• Rows:
□ □ □ □ □
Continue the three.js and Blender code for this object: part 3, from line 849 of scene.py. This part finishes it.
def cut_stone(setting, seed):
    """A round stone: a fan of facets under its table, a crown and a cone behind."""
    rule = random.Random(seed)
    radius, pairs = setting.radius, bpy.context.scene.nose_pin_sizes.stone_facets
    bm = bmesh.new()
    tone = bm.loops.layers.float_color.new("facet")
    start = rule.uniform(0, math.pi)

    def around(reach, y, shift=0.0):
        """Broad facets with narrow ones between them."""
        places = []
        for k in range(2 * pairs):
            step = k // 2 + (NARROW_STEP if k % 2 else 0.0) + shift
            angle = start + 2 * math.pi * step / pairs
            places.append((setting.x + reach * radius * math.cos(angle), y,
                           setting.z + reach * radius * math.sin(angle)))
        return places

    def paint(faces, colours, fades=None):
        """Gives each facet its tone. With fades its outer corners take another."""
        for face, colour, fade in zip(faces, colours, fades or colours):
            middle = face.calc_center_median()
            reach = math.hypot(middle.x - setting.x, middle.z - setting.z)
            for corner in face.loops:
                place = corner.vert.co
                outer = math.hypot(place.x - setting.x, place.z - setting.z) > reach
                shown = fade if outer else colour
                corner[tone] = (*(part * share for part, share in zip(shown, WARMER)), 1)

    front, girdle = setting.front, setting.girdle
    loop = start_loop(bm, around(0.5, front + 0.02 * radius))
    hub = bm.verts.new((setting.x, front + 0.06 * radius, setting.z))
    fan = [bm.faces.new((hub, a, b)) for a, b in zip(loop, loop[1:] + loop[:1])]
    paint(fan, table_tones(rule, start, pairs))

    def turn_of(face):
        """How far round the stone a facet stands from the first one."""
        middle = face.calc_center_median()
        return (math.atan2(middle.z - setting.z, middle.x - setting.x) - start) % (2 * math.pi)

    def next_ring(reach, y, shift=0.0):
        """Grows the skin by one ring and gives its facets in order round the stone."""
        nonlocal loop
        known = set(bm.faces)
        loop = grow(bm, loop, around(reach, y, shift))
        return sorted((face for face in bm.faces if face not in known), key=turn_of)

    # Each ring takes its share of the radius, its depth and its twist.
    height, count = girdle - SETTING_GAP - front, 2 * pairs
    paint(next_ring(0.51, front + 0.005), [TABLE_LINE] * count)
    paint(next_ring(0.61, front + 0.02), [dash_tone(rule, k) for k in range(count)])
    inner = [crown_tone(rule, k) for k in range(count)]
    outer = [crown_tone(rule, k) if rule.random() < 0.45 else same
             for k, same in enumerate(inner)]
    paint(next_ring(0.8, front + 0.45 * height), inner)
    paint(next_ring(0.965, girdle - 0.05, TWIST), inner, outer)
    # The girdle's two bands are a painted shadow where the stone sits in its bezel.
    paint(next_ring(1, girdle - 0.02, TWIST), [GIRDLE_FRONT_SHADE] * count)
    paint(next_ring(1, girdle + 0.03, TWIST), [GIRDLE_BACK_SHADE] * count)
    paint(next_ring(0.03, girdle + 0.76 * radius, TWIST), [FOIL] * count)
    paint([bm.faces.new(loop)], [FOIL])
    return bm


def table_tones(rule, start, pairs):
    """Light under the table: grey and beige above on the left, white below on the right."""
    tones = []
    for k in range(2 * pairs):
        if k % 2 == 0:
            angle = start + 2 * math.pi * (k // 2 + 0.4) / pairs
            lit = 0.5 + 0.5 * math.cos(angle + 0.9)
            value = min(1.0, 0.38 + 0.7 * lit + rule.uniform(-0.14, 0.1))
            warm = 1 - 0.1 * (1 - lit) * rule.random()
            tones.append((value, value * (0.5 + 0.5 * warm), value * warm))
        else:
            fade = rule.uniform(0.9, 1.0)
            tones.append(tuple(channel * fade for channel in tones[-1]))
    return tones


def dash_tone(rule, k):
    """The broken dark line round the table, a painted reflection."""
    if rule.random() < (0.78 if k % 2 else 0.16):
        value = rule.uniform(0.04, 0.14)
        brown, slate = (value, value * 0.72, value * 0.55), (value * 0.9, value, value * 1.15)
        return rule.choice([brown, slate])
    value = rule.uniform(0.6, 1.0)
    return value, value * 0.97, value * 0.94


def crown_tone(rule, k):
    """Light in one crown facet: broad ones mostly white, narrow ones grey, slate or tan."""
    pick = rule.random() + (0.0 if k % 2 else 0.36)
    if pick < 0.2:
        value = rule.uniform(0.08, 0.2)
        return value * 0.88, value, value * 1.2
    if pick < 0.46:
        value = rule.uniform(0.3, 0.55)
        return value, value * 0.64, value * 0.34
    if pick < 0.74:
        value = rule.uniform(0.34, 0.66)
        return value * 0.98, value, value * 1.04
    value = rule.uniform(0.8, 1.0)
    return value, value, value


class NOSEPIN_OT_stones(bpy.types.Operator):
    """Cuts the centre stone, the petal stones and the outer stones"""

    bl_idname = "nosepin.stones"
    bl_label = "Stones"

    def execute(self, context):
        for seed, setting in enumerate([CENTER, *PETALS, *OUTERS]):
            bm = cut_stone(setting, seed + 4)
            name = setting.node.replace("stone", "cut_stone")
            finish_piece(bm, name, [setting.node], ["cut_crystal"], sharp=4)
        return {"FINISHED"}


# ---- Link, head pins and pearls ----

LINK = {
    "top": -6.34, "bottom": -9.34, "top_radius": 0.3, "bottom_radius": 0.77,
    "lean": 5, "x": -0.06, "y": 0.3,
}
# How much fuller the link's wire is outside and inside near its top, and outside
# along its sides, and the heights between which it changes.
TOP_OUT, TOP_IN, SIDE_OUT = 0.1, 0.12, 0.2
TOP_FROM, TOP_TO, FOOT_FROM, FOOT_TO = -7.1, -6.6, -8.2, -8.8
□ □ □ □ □
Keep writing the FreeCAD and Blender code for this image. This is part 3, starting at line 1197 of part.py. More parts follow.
□ □ □ □ □
• What you should do: Work through the data and report how many of its lines hold the word "this", giving only the figure.

• Exercise result: 2